### Exercise requirements:
Write out each record again exactly as it stands.

'''

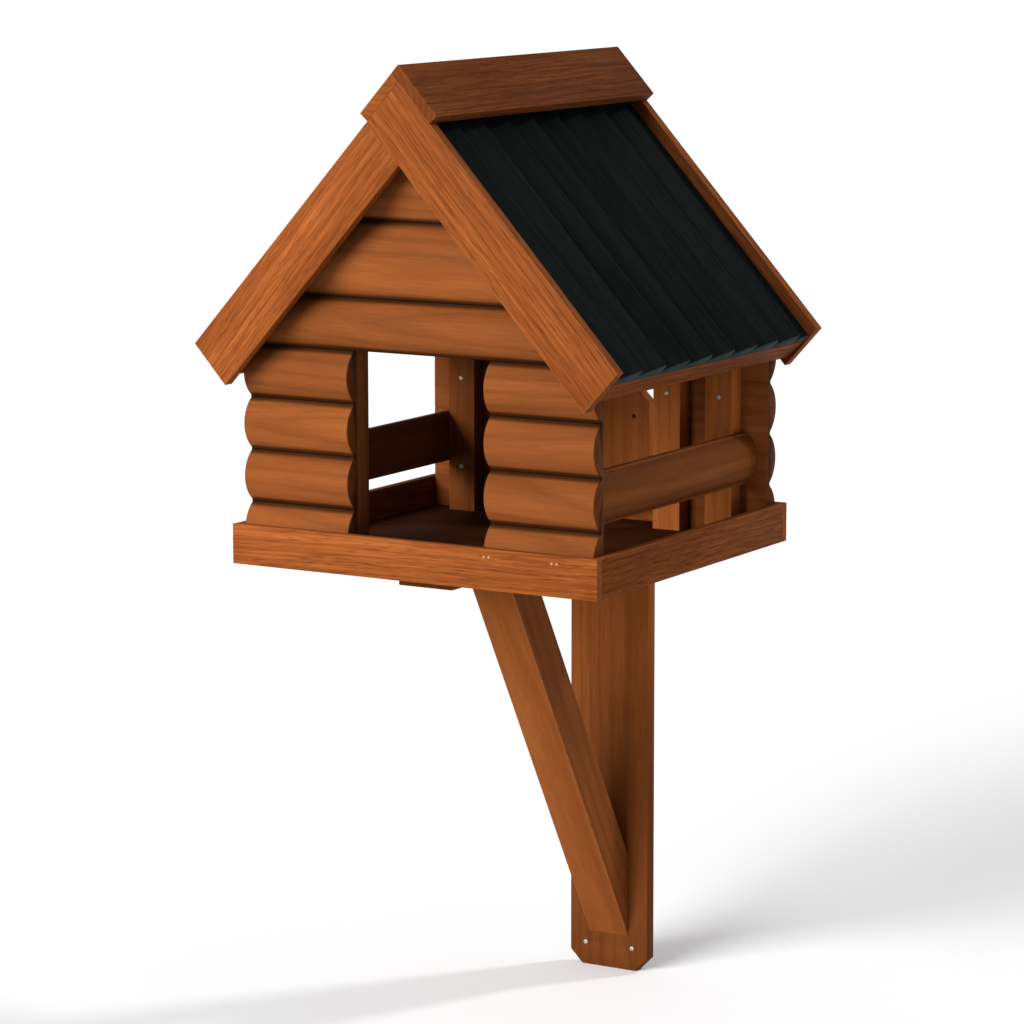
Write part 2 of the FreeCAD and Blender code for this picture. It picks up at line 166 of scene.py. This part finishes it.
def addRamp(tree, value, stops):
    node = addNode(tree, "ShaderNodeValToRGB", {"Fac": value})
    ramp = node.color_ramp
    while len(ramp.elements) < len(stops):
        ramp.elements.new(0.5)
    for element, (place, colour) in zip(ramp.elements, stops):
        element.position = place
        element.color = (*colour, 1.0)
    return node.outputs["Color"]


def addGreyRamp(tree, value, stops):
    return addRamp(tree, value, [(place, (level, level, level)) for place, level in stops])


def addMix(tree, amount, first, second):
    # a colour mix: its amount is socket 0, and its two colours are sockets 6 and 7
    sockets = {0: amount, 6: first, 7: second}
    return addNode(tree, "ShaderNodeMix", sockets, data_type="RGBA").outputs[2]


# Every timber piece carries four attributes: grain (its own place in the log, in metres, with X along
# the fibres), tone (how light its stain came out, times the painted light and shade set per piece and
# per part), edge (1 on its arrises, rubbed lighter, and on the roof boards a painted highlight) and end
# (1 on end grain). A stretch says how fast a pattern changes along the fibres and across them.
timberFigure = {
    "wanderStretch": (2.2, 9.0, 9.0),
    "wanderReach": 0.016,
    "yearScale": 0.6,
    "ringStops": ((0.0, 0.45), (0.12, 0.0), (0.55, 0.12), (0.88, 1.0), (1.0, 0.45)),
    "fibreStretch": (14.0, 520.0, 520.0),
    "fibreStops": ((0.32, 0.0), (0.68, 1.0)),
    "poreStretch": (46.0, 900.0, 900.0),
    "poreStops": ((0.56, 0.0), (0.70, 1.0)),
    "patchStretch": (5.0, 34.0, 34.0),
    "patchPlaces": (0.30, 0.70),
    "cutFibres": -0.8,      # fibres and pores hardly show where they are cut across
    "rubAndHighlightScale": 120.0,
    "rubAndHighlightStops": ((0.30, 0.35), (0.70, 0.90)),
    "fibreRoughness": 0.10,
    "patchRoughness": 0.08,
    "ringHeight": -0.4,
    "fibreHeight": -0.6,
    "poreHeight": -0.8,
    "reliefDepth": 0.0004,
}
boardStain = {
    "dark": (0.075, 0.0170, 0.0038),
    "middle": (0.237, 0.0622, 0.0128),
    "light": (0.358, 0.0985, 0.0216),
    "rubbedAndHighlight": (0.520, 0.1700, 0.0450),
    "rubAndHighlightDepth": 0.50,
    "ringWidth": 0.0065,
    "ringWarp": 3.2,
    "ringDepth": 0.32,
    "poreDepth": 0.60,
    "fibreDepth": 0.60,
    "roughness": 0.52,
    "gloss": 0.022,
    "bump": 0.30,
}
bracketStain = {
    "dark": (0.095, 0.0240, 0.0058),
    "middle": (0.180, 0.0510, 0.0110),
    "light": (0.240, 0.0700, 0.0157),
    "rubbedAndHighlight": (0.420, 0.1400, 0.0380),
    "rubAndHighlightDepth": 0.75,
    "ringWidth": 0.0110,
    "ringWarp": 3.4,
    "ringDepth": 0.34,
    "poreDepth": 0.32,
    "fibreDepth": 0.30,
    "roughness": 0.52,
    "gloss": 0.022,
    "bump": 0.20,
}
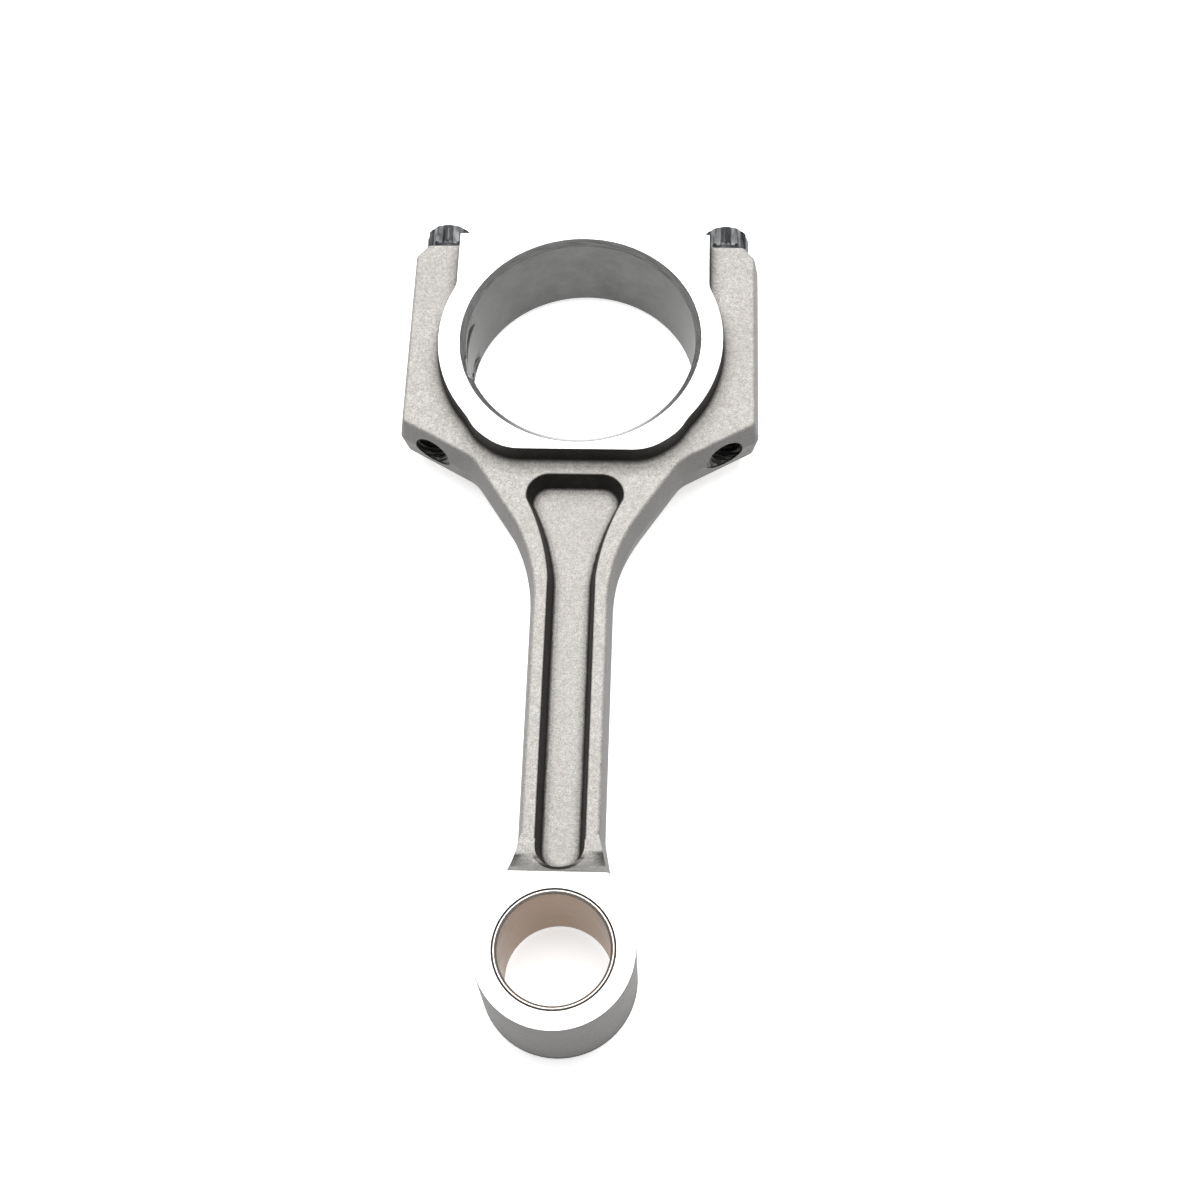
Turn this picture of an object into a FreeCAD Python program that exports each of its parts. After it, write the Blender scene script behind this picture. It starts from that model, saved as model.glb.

'''

### Solution:
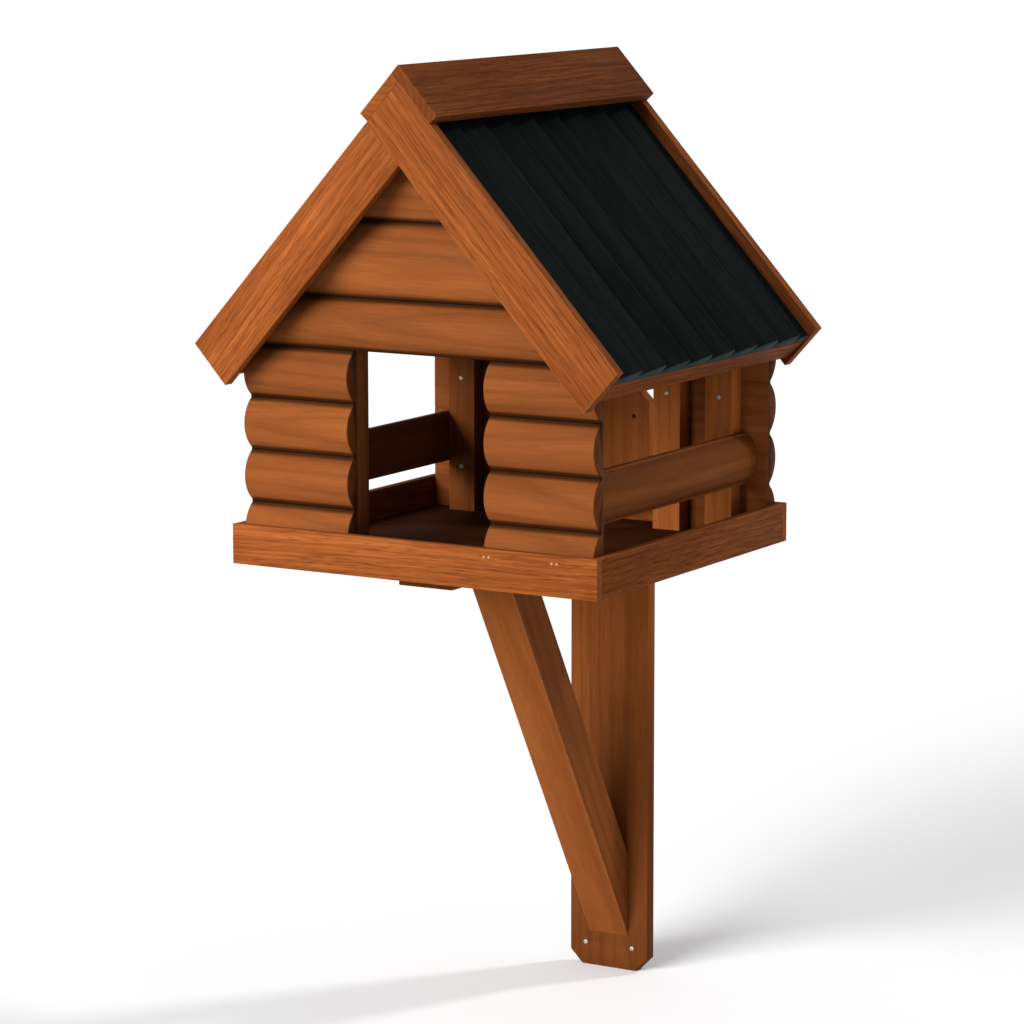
Write part 2 of the FreeCAD and Blender code for this picture. It picks up at line 166 of scene.py. This part finishes it.
def addRamp(tree, value, stops):
    node = addNode(tree, "ShaderNodeValToRGB", {"Fac": value})
    ramp = node.color_ramp
    while len(ramp.elements) < len(stops):
        ramp.elements.new(0.5)
    for element, (place, colour) in zip(ramp.elements, stops):
        element.position = place
        element.color = (*colour, 1.0)
    return node.outputs["Color"]


def addGreyRamp(tree, value, stops):
    return addRamp(tree, value, [(place, (level, level, level)) for place, level in stops])


def addMix(tree, amount, first, second):
    # a colour mix: its amount is socket 0, and its two colours are sockets 6 and 7
    sockets = {0: amount, 6: first, 7: second}
    return addNode(tree, "ShaderNodeMix", sockets, data_type="RGBA").outputs[2]


# Every timber piece carries four attributes: grain (its own place in the log, in metres, with X along
# the fibres), tone (how light its stain came out, times the painted light and shade set per piece and
# per part), edge (1 on its arrises, rubbed lighter, and on the roof boards a painted highlight) and end
# (1 on end grain). A stretch says how fast a pattern changes along the fibres and across them.
timberFigure = {
    "wanderStretch": (2.2, 9.0, 9.0),
    "wanderReach": 0.016,
    "yearScale": 0.6,
    "ringStops": ((0.0, 0.45), (0.12, 0.0), (0.55, 0.12), (0.88, 1.0), (1.0, 0.45)),
    "fibreStretch": (14.0, 520.0, 520.0),
    "fibreStops": ((0.32, 0.0), (0.68, 1.0)),
    "poreStretch": (46.0, 900.0, 900.0),
    "poreStops": ((0.56, 0.0), (0.70, 1.0)),
    "patchStretch": (5.0, 34.0, 34.0),
    "patchPlaces": (0.30, 0.70),
    "cutFibres": -0.8,      # fibres and pores hardly show where they are cut across
    "rubAndHighlightScale": 120.0,
    "rubAndHighlightStops": ((0.30, 0.35), (0.70, 0.90)),
    "fibreRoughness": 0.10,
    "patchRoughness": 0.08,
    "ringHeight": -0.4,
    "fibreHeight": -0.6,
    "poreHeight": -0.8,
    "reliefDepth": 0.0004,
}
boardStain = {
    "dark": (0.075, 0.0170, 0.0038),
    "middle": (0.237, 0.0622, 0.0128),
    "light": (0.358, 0.0985, 0.0216),
    "rubbedAndHighlight": (0.520, 0.1700, 0.0450),
    "rubAndHighlightDepth": 0.50,
    "ringWidth": 0.0065,
    "ringWarp": 3.2,
    "ringDepth": 0.32,
    "poreDepth": 0.60,
    "fibreDepth": 0.60,
    "roughness": 0.52,
    "gloss": 0.022,
    "bump": 0.30,
}
bracketStain = {
    "dark": (0.095, 0.0240, 0.0058),
    "middle": (0.180, 0.0510, 0.0110),
    "light": (0.240, 0.0700, 0.0157),
    "rubbedAndHighlight": (0.420, 0.1400, 0.0380),
    "rubAndHighlightDepth": 0.75,
    "ringWidth": 0.0110,
    "ringWarp": 3.4,
    "ringDepth": 0.34,
    "poreDepth": 0.32,
    "fibreDepth": 0.30,
    "roughness": 0.52,
    "gloss": 0.022,
    "bump": 0.20,
}
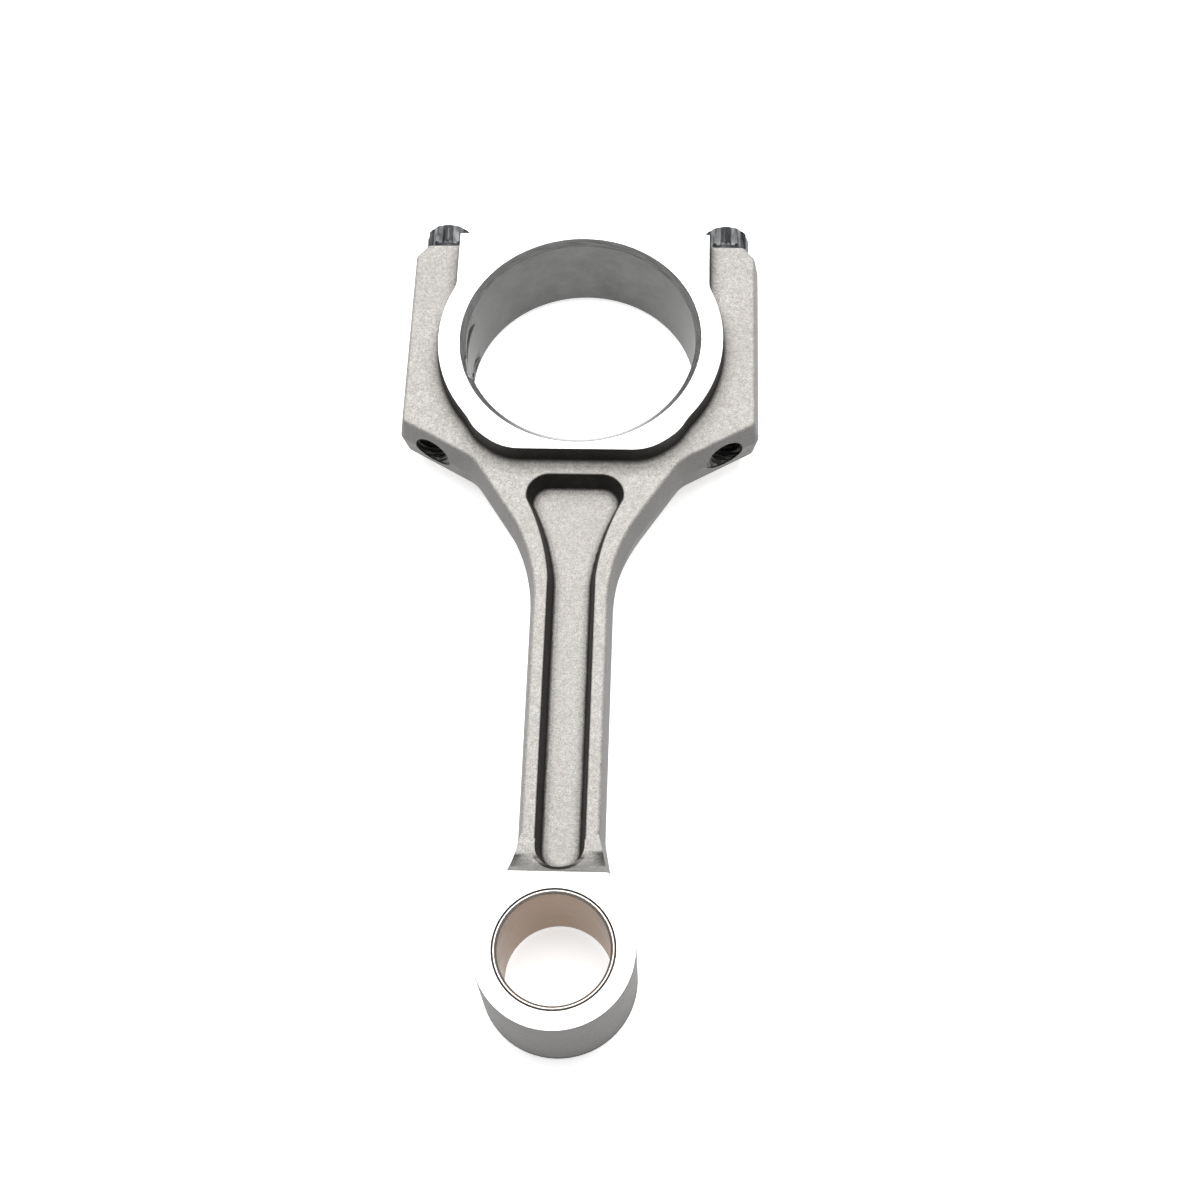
Turn this picture of an object into a FreeCAD Python program that exports each of its parts. After it, write the Blender scene script behind this picture. It starts from that model, saved as model.glb.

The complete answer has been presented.